## [AIM]
Quote exactly and only this range of lines in the data below: the line that holds "const z = (r - 0.5) * HEADER_PITCH;" to the line that holds "imported = [obj", both included.

## [SOURCE DATA]
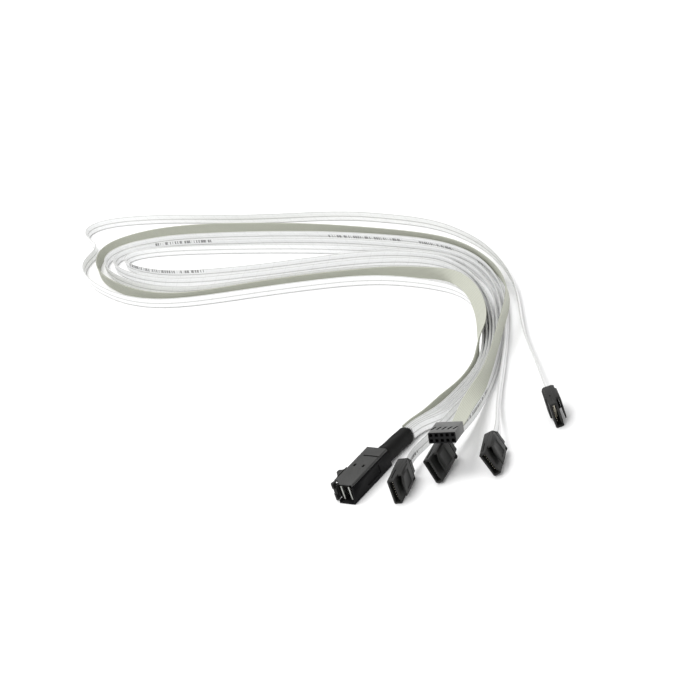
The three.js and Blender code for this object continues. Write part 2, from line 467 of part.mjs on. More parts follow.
// ------------------------------------------------------ seven-position plugs
PLUGS.forEach((plug, n) => {
  const rotation = new THREE.Matrix4().makeRotationFromEuler(new THREE.Euler(
    -THREE.MathUtils.degToRad(plug.roll), 0, THREE.MathUtils.degToRad(plug.yaw), 'ZYX'));
  const place = new THREE.Matrix4().makeTranslation(...plug.at).multiply(rotation);
  const t = SHELL_THICK / 2;
  const w = SHELL_WIDE / 2;
  // shell with a lead-in, open wing on the right side and low pad on the left
  const shell = bar(rect(-t, t, -w, w, 0.45), 0, SHELL_LONG);
  const wingIn = -t - WING_OUT;
  const wingOut = wingIn - WING_THICK;
  const c = 0.5;
  const wing = bar([
    [wingOut + c, WING_LOW], [wingIn, WING_LOW], [wingIn, w - BRIDGE], [-t + 0.4, w - BRIDGE],
    [-t + 0.4, w], [wingOut + c, w], [wingOut, w - c], [wingOut, WING_LOW + c],
  ], WING_START, WING_END);
  const nose = slab([[WING_START - 1, w - 3.4], [WING_START, w - 3.4], [WING_START + 2.2, w], [WING_START + 2.2, w + 1],
    [WING_START - 1, w + 1]], wingOut - 1, -t - 0.01);                            // raked front corner of the wing
  const root = bar(rect(-t - 1.5, -t + 0.5, WING_LOW + 0.6, w, 0.3), WING_END - 1.2, SHELL_LONG);
  const pad = bar(rect(t - 0.4, t + 0.8, -w + 0.9, w - 0.9, 0.4), 8.2, SHELL_LONG);
  const slot = box(-1, SLOT_DEEP, -SLOT_THICK / 2, SLOT_THICK / 2 + 0.2, -SLOT_LONG / 2, SLOT_LONG / 2);
  const leg = box(-1, SLOT_DEEP, -SLOT_THICK / 2 - KEY_LEG, SLOT_THICK / 2, -SLOT_LONG / 2, -SLOT_LONG / 2 + 1.3);
  // the contact carrier slides in from behind
  const bay = box(SLOT_DEEP - 0.01, SHELL_LONG + 1, -0.95, 0.95, -4.75, 4.75);
  const groove = box(1.7, 8.4, -0.3, 0.3, w - 0.4, w + 1);
  const recess = box(5.6, 11.6, wingOut - 1, wingOut + 0.25, -2.6, 4.2);
  put(`sata${n + 1}_housing`, cut(join(shell, cut(wing, nose), root, pad), slot, leg, bay, groove, recess), BLACK, place);

  // contact block: seven fingers on one carrier, their tips bent towards the slot
  const fingers = [];
  for (let i = 0; i < 7; i += 1) {
    const z = (i - 3) * CONTACT_PITCH;
    fingers.push(prism([
      [2.0, 0.42], [2.4, 0.22], [3.0, 0.22], [3.6, 0.42], [SLOT_DEEP + 0.6, 0.42],
      [SLOT_DEEP + 0.6, 0.62], [2.0, 0.62],
    ], z - 0.24, z + 0.24));
  }
  const carrier = box(SLOT_DEEP + 0.4, SHELL_LONG - GAP, -0.65, 0.65, -4.45, 4.45);
  put(`sata${n + 1}_contacts`, join(carrier, ...fingers), GOLD, place);

  // moulded grip behind the shell, and a slimmer rounded flange round the ribbon
  const gripFront = bar(rect(-t - 1.5, t + 0.5, -w + 0.2, w - 0.2, 0.9), SHELL_LONG + GAP, GRIP_REAR);
  const gripRear = bar(rect(-t - 1.1, t - 0.3, -w + 2.0, w - 2.0, 1.3), GRIP_REAR - 0.2, PLUG_LONG);
  put(`sata${n + 1}_grip`, join(gripFront, gripRear), BLACK_SOFT, place);
});

// -------------------------------------------------------------- header plug
{
  const back = new THREE.Vector3(...HEADER_BACKWARD).normalize();
  const right = back.clone().cross(new THREE.Vector3(...HEADER_UP)).normalize();
  const up = right.clone().cross(back);
  // local x backward, y to the left, z up
  const place = new THREE.Matrix4().makeBasis(back, right.clone().negate(), up).setPosition(...HEADER_FRONT);
  const block = bar(rect(-HEADER_WIDE / 2, HEADER_WIDE / 2, -HEADER_HIGH / 2, HEADER_HIGH / 2, 0.25), 0, HEADER_LONG);
  const tools = [];
  for (let c = 0; c < 5; c += 1) {
    for (let r = 0; r < 2; r += 1) {
      const y = (c - 2) * HEADER_PITCH;
      const z = (r - 0.5) * HEADER_PITCH;
      tools.push(box(-1, HEADER_LONG + 1, y - CAVITY / 2, y + CAVITY / 2, z - CAVITY / 2, z + CAVITY / 2));
      put(`header_terminal_${String(2 * c + r + 1).padStart(2, '0')}`, cut(
        box(2.4, HEADER_LONG - 1.0, y - 0.45, y + 0.45, z - 0.45, z + 0.45),
        box(1.4, 8.4, y - 0.3, y + 0.3, z - 0.3, z + 0.3)), GOLD, place);
    }
    const y = (c - 2) * HEADER_PITCH;
    tools.push(prism([[3.9, y + 0.25], [3.9, y + 1.15], [7.4, y - 0.15], [7.4, y - 1.05]], HEADER_PITCH / 2 + 0.5, HEADER_HIGH)); // window
  }
  put('header_housing', cut(block, ...tools), DARK_GREY, place);
}

export default group;
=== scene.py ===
import bpy, bmesh, math
import numpy as np
from mathutils import Vector, Matrix


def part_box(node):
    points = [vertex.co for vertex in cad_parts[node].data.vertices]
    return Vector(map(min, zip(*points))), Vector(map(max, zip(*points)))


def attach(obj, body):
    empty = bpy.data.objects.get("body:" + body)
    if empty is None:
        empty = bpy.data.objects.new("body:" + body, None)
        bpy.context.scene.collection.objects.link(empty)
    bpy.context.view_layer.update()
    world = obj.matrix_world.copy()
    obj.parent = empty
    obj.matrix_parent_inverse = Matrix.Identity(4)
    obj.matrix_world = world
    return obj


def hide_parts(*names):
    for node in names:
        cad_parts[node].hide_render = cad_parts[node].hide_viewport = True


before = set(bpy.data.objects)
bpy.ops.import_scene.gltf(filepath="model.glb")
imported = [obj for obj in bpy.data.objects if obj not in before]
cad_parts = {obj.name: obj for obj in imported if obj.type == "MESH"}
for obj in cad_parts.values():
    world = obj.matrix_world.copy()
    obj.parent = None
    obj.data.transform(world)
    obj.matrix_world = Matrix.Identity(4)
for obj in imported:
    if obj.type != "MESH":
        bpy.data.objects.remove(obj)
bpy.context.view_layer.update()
scene = bpy.context.scene
OX, OY = -0.00169, -0.001555      # plug frame to row frame
HEADER_FRONT = (6.34, -40.95, 19.44)               # millimetres in the plug frame
HEADER_BACKWARD = (0.9035, 0.3587, -0.2344)
HEADER_UP = (0.254, -0.0078, 0.9672)


# ------------------------------------------------------------------ camera
cam_data = bpy.data.cameras.new("camera")
cam_data.lens = 135.0
cam_data.sensor_width = 36.0
cam_data.clip_start = 0.05
cam_data.clip_end = 20.0
cam = bpy.data.objects.new("camera", cam_data)
scene.collection.objects.link(cam)
right = Vector((0.5496, -0.7802, -0.2986)).normalized()
upv = Vector((0.5394, 0.0584, 0.8400))
upv = (upv - right * upv.dot(right)).normalized()
fwd = upv.cross(right).normalized()
pos = Vector((-0.72539 + OX, -0.71696 + OY, 0.58653))
m = Matrix.Identity(4)
for i in range(3):
    m[i][0], m[i][1], m[i][2], m[i][3] = right[i], upv[i], -fwd[i], pos[i]
cam.matrix_world = m
scene.camera = cam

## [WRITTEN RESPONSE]
      const z = (r - 0.5) * HEADER_PITCH;
      tools.push(box(-1, HEADER_LONG + 1, y - CAVITY / 2, y + CAVITY / 2, z - CAVITY / 2, z + CAVITY / 2));
      put(`header_terminal_${String(2 * c + r + 1).padStart(2, '0')}`, cut(
        box(2.4, HEADER_LONG - 1.0, y - 0.45, y + 0.45, z - 0.45, z + 0.45),
        box(1.4, 8.4, y - 0.3, y + 0.3, z - 0.3, z + 0.3)), GOLD, place);
    }
    const y = (c - 2) * HEADER_PITCH;
    tools.push(prism([[3.9, y + 0.25], [3.9, y + 1.15], [7.4, y - 0.15], [7.4, y - 1.05]], HEADER_PITCH / 2 + 0.5, HEADER_HIGH)); // window
  }
  put('header_housing', cut(block, ...tools), DARK_GREY, place);
}

export default group;
=== scene.py ===
import bpy, bmesh, math
import numpy as np
from mathutils import Vector, Matrix


def part_box(node):
    points = [vertex.co for vertex in cad_parts[node].data.vertices]
    return Vector(map(min, zip(*points))), Vector(map(max, zip(*points)))


def attach(obj, body):
    empty = bpy.data.objects.get("body:" + body)
    if empty is None:
        empty = bpy.data.objects.new("body:" + body, None)
        bpy.context.scene.collection.objects.link(empty)
    bpy.context.view_layer.update()
    world = obj.matrix_world.copy()
    obj.parent = empty
    obj.matrix_parent_inverse = Matrix.Identity(4)
    obj.matrix_world = world
    return obj


def hide_parts(*names):
    for node in names:
        cad_parts[node].hide_render = cad_parts[node].hide_viewport = True


before = set(bpy.data.objects)
bpy.ops.import_scene.gltf(filepath="model.glb")
imported = [obj for obj in bpy.data.objects if obj not in before]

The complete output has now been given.